**EXERCISE GOAL**. From the records below, copy out exactly the lines from the one containing "Vector(map(max, high, point))" to the one containing "GAP_SHADE_LOW_Y = -21 * MM", both included. Add nothing else.

** BEGIN DATA TO USE **

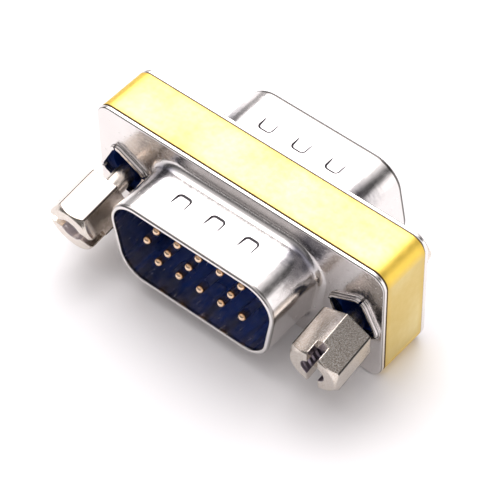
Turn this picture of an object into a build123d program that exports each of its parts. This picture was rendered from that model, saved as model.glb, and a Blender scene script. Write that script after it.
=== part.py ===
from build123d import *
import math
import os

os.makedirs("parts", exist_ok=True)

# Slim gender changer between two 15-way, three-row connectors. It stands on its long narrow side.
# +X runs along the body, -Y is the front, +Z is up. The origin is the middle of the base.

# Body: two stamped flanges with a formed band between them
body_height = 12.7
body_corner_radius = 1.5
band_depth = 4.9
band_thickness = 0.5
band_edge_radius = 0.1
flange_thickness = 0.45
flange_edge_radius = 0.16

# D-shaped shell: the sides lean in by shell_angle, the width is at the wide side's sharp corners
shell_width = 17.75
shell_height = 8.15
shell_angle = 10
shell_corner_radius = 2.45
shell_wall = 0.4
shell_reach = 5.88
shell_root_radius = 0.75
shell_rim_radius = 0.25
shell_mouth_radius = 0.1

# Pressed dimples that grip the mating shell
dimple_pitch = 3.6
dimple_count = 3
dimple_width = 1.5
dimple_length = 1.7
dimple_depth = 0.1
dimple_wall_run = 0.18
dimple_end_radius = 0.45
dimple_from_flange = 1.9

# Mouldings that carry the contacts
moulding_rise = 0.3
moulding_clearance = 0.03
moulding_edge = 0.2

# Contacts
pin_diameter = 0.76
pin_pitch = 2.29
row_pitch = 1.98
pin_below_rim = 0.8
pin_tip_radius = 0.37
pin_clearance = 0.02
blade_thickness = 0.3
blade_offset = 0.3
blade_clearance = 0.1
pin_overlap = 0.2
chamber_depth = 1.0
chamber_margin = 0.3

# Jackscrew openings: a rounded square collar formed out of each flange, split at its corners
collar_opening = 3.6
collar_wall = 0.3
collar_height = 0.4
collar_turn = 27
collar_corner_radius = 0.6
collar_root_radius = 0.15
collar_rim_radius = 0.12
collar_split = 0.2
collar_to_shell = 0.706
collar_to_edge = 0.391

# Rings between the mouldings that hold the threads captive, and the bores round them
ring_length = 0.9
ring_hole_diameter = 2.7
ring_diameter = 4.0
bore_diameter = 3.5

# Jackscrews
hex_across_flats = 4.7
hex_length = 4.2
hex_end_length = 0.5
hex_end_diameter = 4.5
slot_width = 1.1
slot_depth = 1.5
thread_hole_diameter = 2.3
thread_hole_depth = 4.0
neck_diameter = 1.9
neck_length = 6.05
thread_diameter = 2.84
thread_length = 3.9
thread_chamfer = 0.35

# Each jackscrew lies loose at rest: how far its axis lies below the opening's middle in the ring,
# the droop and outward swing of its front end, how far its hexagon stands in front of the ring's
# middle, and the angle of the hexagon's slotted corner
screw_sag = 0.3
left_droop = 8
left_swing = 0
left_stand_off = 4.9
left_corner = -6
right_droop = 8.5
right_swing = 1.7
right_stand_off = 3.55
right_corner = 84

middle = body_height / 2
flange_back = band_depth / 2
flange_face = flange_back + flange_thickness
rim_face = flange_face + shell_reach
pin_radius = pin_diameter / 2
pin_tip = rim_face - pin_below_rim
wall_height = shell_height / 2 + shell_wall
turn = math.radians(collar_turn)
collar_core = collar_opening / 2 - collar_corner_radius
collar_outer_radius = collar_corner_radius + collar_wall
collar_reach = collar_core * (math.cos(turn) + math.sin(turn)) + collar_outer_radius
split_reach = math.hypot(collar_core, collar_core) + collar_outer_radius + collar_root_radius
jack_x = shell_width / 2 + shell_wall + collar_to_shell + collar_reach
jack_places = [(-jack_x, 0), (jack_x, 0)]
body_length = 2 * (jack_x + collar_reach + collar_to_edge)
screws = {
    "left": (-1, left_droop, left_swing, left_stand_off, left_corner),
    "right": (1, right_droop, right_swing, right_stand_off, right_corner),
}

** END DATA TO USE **
** BEGIN DATA TO USE **

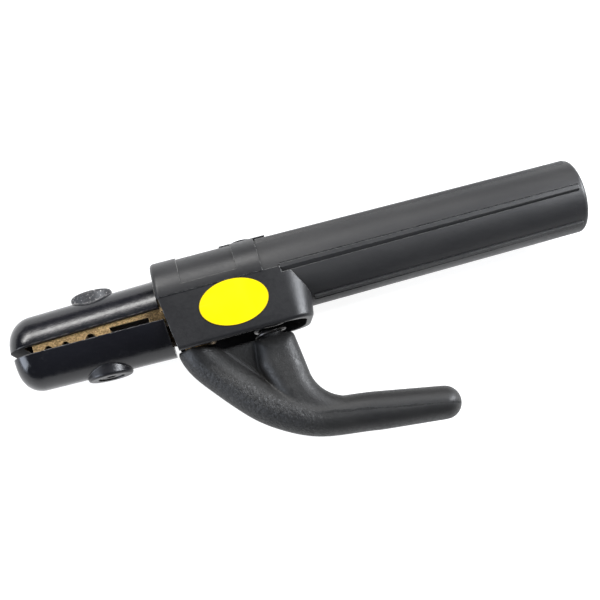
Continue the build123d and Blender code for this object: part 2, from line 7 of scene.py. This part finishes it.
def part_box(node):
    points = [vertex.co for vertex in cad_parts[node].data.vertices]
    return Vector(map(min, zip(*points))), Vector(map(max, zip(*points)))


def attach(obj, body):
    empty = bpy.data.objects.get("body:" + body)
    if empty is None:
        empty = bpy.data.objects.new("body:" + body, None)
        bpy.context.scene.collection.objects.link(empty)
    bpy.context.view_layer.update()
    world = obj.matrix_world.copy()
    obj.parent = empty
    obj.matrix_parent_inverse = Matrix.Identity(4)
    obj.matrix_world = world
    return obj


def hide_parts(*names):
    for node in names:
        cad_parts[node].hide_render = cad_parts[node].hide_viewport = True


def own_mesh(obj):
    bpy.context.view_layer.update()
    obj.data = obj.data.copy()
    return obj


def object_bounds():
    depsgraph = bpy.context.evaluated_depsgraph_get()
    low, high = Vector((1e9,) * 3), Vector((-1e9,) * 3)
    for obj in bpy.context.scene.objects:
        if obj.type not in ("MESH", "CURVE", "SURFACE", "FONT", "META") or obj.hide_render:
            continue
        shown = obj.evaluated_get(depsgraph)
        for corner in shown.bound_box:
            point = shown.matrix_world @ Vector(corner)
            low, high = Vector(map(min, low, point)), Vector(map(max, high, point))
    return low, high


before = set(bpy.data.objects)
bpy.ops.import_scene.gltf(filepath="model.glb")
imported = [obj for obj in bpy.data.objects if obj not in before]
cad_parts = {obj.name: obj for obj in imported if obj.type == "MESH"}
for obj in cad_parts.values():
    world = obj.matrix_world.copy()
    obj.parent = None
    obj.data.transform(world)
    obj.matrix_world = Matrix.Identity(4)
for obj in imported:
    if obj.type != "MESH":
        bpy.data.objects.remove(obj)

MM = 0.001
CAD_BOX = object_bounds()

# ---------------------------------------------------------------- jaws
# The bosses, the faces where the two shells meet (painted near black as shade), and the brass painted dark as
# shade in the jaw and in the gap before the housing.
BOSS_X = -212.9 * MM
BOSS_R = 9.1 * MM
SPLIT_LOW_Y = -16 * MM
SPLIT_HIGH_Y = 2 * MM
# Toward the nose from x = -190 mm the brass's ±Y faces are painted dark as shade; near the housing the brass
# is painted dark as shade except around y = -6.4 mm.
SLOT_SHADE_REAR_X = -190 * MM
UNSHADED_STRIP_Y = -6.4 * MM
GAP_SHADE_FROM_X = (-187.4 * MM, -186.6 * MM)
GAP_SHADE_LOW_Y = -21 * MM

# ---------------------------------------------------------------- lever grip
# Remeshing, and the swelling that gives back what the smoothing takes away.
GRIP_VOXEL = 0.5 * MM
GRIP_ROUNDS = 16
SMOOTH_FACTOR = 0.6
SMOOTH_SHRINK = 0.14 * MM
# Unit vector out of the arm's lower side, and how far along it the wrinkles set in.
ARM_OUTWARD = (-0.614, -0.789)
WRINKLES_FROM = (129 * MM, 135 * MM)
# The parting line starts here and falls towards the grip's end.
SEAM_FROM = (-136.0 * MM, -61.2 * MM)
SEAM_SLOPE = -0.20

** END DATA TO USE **
** BEGIN DATA TO USE **

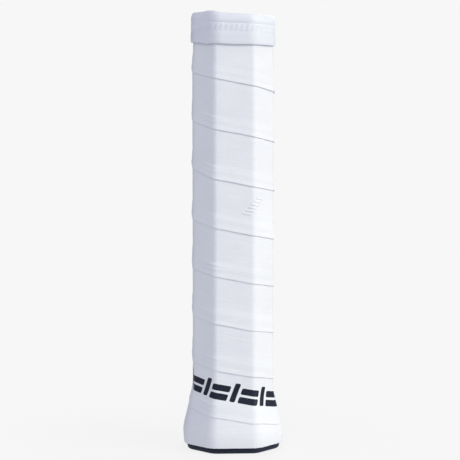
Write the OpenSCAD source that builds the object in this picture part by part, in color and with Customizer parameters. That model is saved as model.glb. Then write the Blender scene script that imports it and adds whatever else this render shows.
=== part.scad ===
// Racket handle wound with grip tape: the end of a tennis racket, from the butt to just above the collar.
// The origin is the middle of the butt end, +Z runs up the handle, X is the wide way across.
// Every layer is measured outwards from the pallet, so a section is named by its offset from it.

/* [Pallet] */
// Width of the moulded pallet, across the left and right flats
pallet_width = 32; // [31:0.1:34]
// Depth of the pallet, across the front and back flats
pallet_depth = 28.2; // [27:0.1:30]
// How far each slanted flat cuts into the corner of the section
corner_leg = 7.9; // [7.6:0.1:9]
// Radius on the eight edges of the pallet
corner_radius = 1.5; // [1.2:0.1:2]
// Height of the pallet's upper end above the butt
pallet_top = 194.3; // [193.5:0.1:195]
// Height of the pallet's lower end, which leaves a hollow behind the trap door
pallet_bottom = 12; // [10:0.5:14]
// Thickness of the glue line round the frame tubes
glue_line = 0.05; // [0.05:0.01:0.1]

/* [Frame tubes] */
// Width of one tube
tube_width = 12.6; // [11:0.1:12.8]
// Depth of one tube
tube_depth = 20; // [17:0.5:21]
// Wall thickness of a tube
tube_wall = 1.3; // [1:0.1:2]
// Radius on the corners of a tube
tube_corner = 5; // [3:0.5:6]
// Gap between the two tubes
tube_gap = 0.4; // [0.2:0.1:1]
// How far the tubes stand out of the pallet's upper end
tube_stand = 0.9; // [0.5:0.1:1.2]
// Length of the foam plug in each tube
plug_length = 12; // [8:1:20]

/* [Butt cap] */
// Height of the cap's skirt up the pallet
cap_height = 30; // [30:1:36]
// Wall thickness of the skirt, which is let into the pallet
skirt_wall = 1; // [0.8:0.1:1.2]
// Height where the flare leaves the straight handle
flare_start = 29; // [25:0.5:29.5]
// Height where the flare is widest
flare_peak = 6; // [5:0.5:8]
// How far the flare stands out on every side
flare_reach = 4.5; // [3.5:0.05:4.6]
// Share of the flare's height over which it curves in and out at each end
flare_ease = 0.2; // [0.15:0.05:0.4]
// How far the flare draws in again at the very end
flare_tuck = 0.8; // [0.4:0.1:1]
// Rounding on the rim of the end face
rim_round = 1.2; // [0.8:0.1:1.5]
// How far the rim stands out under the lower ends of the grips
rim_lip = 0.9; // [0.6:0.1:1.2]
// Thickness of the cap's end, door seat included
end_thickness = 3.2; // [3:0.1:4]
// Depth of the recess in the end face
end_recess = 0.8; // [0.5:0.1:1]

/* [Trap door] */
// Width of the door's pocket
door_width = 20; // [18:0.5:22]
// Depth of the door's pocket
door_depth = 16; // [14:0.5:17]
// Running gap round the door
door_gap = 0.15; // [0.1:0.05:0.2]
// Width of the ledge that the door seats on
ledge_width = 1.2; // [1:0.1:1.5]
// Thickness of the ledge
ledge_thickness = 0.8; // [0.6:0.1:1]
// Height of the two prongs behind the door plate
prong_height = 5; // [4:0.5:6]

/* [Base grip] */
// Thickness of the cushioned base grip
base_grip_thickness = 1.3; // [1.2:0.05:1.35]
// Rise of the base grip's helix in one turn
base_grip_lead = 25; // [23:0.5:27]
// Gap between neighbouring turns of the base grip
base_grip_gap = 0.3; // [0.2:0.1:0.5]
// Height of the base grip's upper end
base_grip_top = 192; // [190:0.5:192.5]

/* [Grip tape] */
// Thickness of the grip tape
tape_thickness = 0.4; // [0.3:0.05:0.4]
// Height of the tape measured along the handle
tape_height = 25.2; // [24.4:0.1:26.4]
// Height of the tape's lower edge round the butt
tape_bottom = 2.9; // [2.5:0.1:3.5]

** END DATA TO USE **

**FINISHED ANSWER**.
            low, high = Vector(map(min, low, point)), Vector(map(max, high, point))
    return low, high


before = set(bpy.data.objects)
bpy.ops.import_scene.gltf(filepath="model.glb")
imported = [obj for obj in bpy.data.objects if obj not in before]
cad_parts = {obj.name: obj for obj in imported if obj.type == "MESH"}
for obj in cad_parts.values():
    world = obj.matrix_world.copy()
    obj.parent = None
    obj.data.transform(world)
    obj.matrix_world = Matrix.Identity(4)
for obj in imported:
    if obj.type != "MESH":
        bpy.data.objects.remove(obj)

MM = 0.001
CAD_BOX = object_bounds()

# ---------------------------------------------------------------- jaws
# The bosses, the faces where the two shells meet (painted near black as shade), and the brass painted dark as
# shade in the jaw and in the gap before the housing.
BOSS_X = -212.9 * MM
BOSS_R = 9.1 * MM
SPLIT_LOW_Y = -16 * MM
SPLIT_HIGH_Y = 2 * MM
# Toward the nose from x = -190 mm the brass's ±Y faces are painted dark as shade; near the housing the brass
# is painted dark as shade except around y = -6.4 mm.
SLOT_SHADE_REAR_X = -190 * MM
UNSHADED_STRIP_Y = -6.4 * MM
GAP_SHADE_FROM_X = (-187.4 * MM, -186.6 * MM)
GAP_SHADE_LOW_Y = -21 * MM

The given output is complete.